What are the different ways you can present with gastrointestinal Bleeding and Anemia?

Bleeding can vary from overt to occult and acute to chronic. In overt bleeding, the blood is obvious to the patient in the form of bright red to maroon to digested black blood otherwise known as “melena”. Patients with overt acute bleeding can quickly become hemodynamically unstable presenting with shock including rapid pulse and drop in blood pressure. Such patients should seek immediate emergency care and call 911.

In some cases, the bleeding is so small in a volume that it is not apparent to the patient and is only suggested by unexplained anemia. Specific stool tests utilized by our doctors are able to detect these trace amounts of blood including Guaiac, Hemoccult-II, FIT and HemoQuant Tests. Patients with more occult chronic bleeding often experience chronic symptoms of anemia with fatigue, dizziness, shortness of breath, chest pain, paleness.

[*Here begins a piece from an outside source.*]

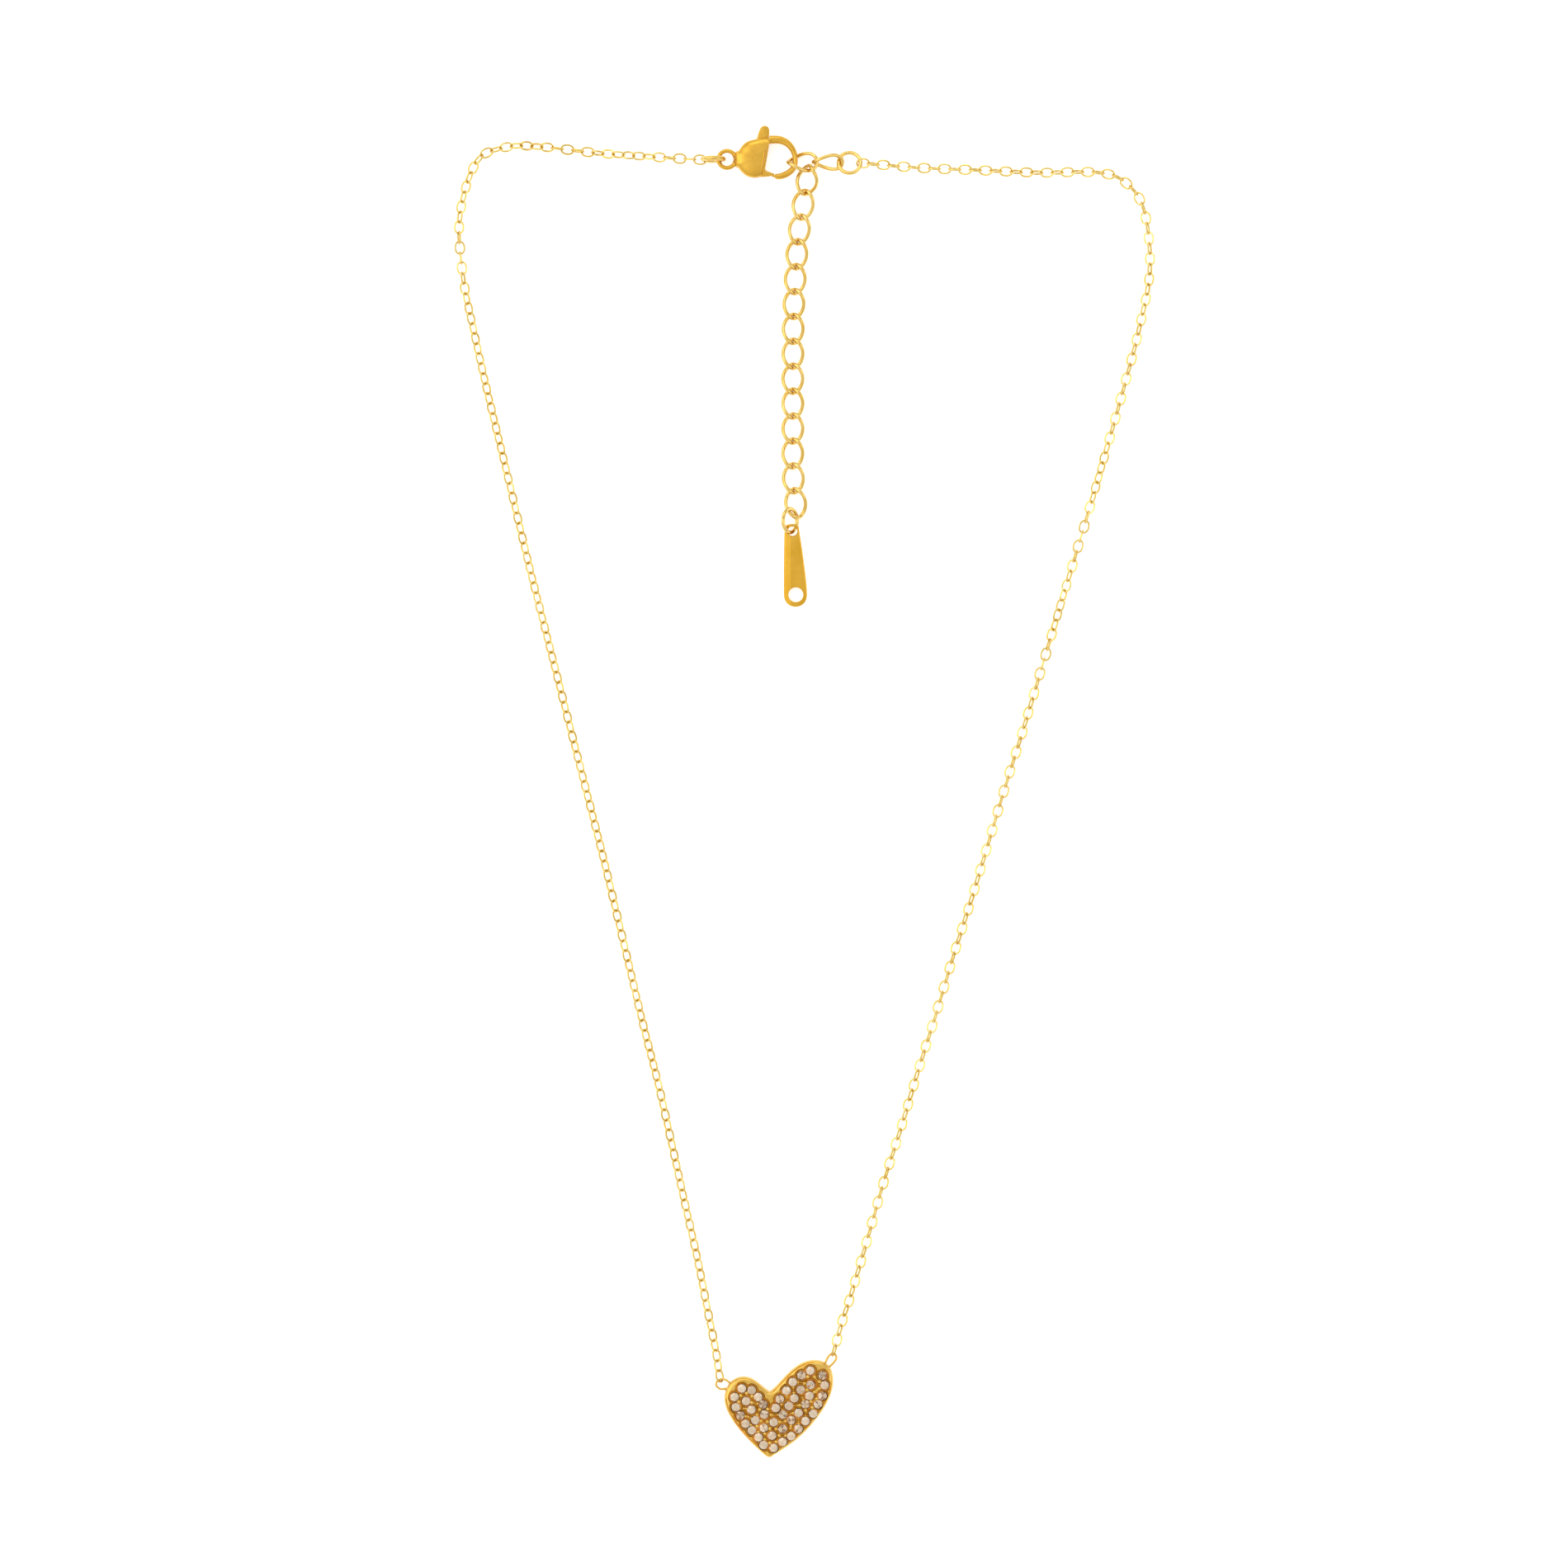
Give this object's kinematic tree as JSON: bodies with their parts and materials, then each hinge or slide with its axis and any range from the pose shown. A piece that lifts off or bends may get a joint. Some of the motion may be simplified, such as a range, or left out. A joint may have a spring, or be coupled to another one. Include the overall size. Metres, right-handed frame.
{
  "type": "pendant necklace",
  "caption": "Fine gold-tone cable-chain necklace with a stone-set heart pendant, a lobster clasp and a curb-link extender ending in a small tag.",
  "frame": {"origin": "middle of the heart pendant's flat back face, on the surface that the necklace lies on", "axes": "+X to the wearer's left as the necklace is seen from the front, +Y from the pendant up to the clasp, +Z out of the front of the pendant"},
  "size_m": [0.0855, 0.1635, 0.0032],
  "materials": {
    "heart_gold": "polished gold plate",
    "stone_crystal": "faceted clear stone over a gold seat",
    "chain_gold": "polished gold plate",
    "clasp_gold": "tumbled gold plate",
    "clasp_steel": "spring steel",
    "ring_gold": "polished gold plate",
    "extender_gold": "polished gold plate",
    "tag_gold": "polished gold plate"
  },
  "bodies": {
    "chain": {"chain_left": "chain_gold", "chain_right": "chain_gold", "extender_link_a": "extender_gold"},
    "pendant": {"heart_base": "heart_gold", "heart_loop_left": "heart_gold", "heart_loop_right": "heart_gold", "stone_row_left_edge": "stone_crystal", "stone_row_left_lobe": "stone_crystal", "stone_row_left_inner": "stone_crystal", "stone_row_right_edge": "stone_crystal", "stone_row_right_lobe": "stone_crystal", "stone_row_middle_upper": "stone_crystal", "stone_row_middle_lower": "stone_crystal"},
    "clasp_ring": {"clasp_ring": "ring_gold"},
    "clasp": {"clasp_body": "clasp_gold", "clasp_pivot_pin": "clasp_steel", "clasp_spring": "clasp_steel"},
    "lever": {"clasp_lever": "clasp_gold"},
    "extender_ring": {"extender_ring": "ring_gold"},
    "link_b": {"extender_link_b": "extender_gold"},
    "link_01": {"extender_link_01": "extender_gold"},
    "link_02": {"extender_link_02": "extender_gold"},
    "link_03": {"extender_link_03": "extender_gold"},
    "link_04": {"extender_link_04": "extender_gold"},
    "link_05": {"extender_link_05": "extender_gold"},
    "link_06": {"extender_link_06": "extender_gold"},
    "link_07": {"extender_link_07": "extender_gold"},
    "link_08": {"extender_link_08": "extender_gold"},
    "link_09": {"extender_link_09": "extender_gold"},
    "link_10": {"extender_link_10": "extender_gold"},
    "link_11": {"extender_link_11": "extender_gold"},
    "link_12": {"extender_link_12": "extender_gold"},
    "link_13": {"extender_link_13": "extender_gold"},
    "link_14": {"extender_link_14": "extender_gold"},
    "tag_ring": {"tag_ring": "ring_gold"},
    "tag": {"end_tag": "tag_gold"}
  },
  "joints": [
    {"name": "pendant_flip", "type": "hinge", "parent": "chain", "child": "pendant", "pos_m": [-0.00705, 0.003, 0.00095], "axis": [-0.975, -0.2221, 0], "range_deg": [0, 120]},
    {"name": "clasp_ring_turn", "type": "hinge", "parent": "chain", "child": "clasp_ring", "pos_m": [-0.00813, 0.1534, 0.00158], "axis": [0, 1, 0], "continuous": true},
    {"name": "clasp_roll", "type": "hinge", "parent": "chain", "child": "clasp", "pos_m": [-0.00644, 0.1534, 0.00115], "axis": [1, 0, 0], "range_deg": [-5, 15]},
    {"name": "lever_open", "type": "hinge", "parent": "clasp", "child": "lever", "pos_m": [-0.00239, 0.15495, 0.00115], "axis": [0, 0, 1], "range_deg": [0, 22], "stiffness_Nm_per_rad": 0.005, "springref_deg": -11.46},
    {"name": "extender_ring_turn", "type": "hinge", "parent": "chain", "child": "extender_ring", "pos_m": [0.00855, 0.15295, 0.0013], "axis": [0, 0.5, 0.866], "continuous": true},
    {"name": "link_b_roll", "type": "hinge", "parent": "chain", "child": "link_b", "pos_m": [0.00593, 0.15305, 0.00127], "axis": [1, 0, 0], "range_deg": [-5, 5]},
    {"name": "link_01_swing", "type": "hinge", "parent": "chain", "child": "link_01", "pos_m": [0.00372, 0.15239, 0.00115], "axis": [0, 0, 1], "range_deg": [-4, 8]},
    {"name": "link_02_swing", "type": "hinge", "parent": "link_01", "child": "link_02", "pos_m": [0.00316, 0.14939, 0.0008], "axis": [0, 0, 1], "range_deg": [-4, 8]},
    {"name": "link_03_swing", "type": "hinge", "parent": "link_02", "child": "link_03", "pos_m": [0.00265, 0.14638, 0.0008], "axis": [0, 0, 1], "range_deg": [-4, 8]},
    {"name": "link_04_swing", "type": "hinge", "parent": "link_03", "child": "link_04", "pos_m": [0.00225, 0.14336, 0.0008], "axis": [0, 0, 1], "range_deg": [-4, 8]},
    {"name": "link_05_swing", "type": "hinge", "parent": "link_04", "child": "link_05", "pos_m": [0.00202, 0.14031, 0.0008], "axis": [0, 0, 1], "range_deg": [-4, 8]},
    {"name": "link_06_swing", "type": "hinge", "parent": "link_05", "child": "link_06", "pos_m": [0.00184, 0.13727, 0.0008], "axis": [0, 0, 1], "range_deg": [-4, 8]},
    {"name": "link_07_swing", "type": "hinge", "parent": "link_06", "child": "link_07", "pos_m": [0.00171, 0.13422, 0.0008], "axis": [0, 0, 1], "range_deg": [-4, 8]},
    {"name": "link_08_swing", "type": "hinge", "parent": "link_07", "child": "link_08", "pos_m": [0.00167, 0.13117, 0.0008], "axis": [0, 0, 1], "range_deg": [-4, 8]},
    {"name": "link_09_swing", "type": "hinge", "parent": "link_08", "child": "link_09", "pos_m": [0.00165, 0.12812, 0.0008], "axis": [0, 0, 1], "range_deg": [-4, 8]},
    {"name": "link_10_swing", "type": "hinge", "parent": "link_09", "child": "link_10", "pos_m": [0.00164, 0.12507, 0.0008], "axis": [0, 0, 1], "range_deg": [-4, 8]},
    {"name": "link_11_swing", "type": "hinge", "parent": "link_10", "child": "link_11", "pos_m": [0.00165, 0.12202, 0.0008], "axis": [0, 0, 1], "range_deg": [-4, 8]},
    {"name": "link_12_swing", "type": "hinge", "parent": "link_11", "child": "link_12", "pos_m": [0.00163, 0.11897, 0.0008], "axis": [0, 0, 1], "range_deg": [-4, 8]},
    {"name": "link_13_swing", "type": "hinge", "parent": "link_12", "child": "link_13", "pos_m": [0.00163, 0.11592, 0.0008], "axis": [0, 0, 1], "range_deg": [-4, 8]},
    {"name": "link_14_swing", "type": "hinge", "parent": "link_13", "child": "link_14", "pos_m": [0.00177, 0.11287, 0.0008], "axis": [0, 0, 1], "range_deg": [-4, 8]},
    {"name": "tag_ring_swing", "type": "hinge", "parent": "link_14", "child": "tag_ring", "pos_m": [0.0015, 0.11, 0.0011], "axis": [0, 0, 1], "range_deg": [-8, 6]},
    {"name": "tag_swing", "type": "hinge", "parent": "tag_ring", "child": "tag", "pos_m": [0.0014, 0.1083, 0.0012], "axis": [0, 0, 1], "range_deg": [-8, 8]}
  ]
}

How do our doctors determine the cause of your Bleeding and Anemia?

Locating the source of bleeding is imperative. A combination of history, physical examination, labs, and imaging aid our doctors in determining the source of your bleed. Imaging techniques include not only CT scans and x-rays but also unique tests like Mesenteric Angiography and Radionucleotide Bleeding Scans.

Once a location is suggested our doctors will proceed endoscopy or colonoscopy to investigate the upper and lower third of the GI tract, respectively. Occasionally, if a source is not identified in these regions the middle third of the GI tract will need to be investigated with video capsule endoscopy or enteroscopy. In very rare cases surgical exploratory laparoscopy is needed to identify the source.

Common causes of upper GI bleeds include, in order of decreasing incidence, gastritis and peptic ulcers, hemorrhagic inflammation, varices, Mallory Weiss tears, arteriovenous malformations, angioectasias/dysplasias, Cameron’s erosions, Dieulafoy lesions, Watermelon stomach, and portal hypertensive gastropathy. A variety of other rare conditions exist.

Common causes of lower GI Bleeds include, in order of decreasing incidence, hemorrhoids, diverticular disease, angioectasia/dysplasia, and hemorrhagic inflammation. A variety of other rare conditions exist.

Most importantly and not listed above are polyps and cancer. Colonoscopy is specifically designed to locate and manage these serious conditions.

What treatments are available for gastrointestinal Bleeding and Anemia?

Imperative in the management of acute bleeding is hemodynamic stabilization and risk stratification. In some instances, patients will require iron supplementation and transfusions of blood products to correct impaired coagulation and increase blood counts. Depending on the underlying cause-specific medications are also utilized by our doctors including proton pump inhibitors and hormones.

After localization bleeding is endoscopically managed using a variety of hemostatic techniques including medication injection, thermal therapy, clips, and bands. Our doctors are expertly trained in these techniques. In some cases, surgical or interventional radiographic procedures are needed to provide hemostasis.

One of the most difficult aspects of GI bleeding is the management of anti-platelets and anti-coagulants used by patients for certain cardiovascular and neurologic conditions. Our doctors will confer with your doctors in managing these medications.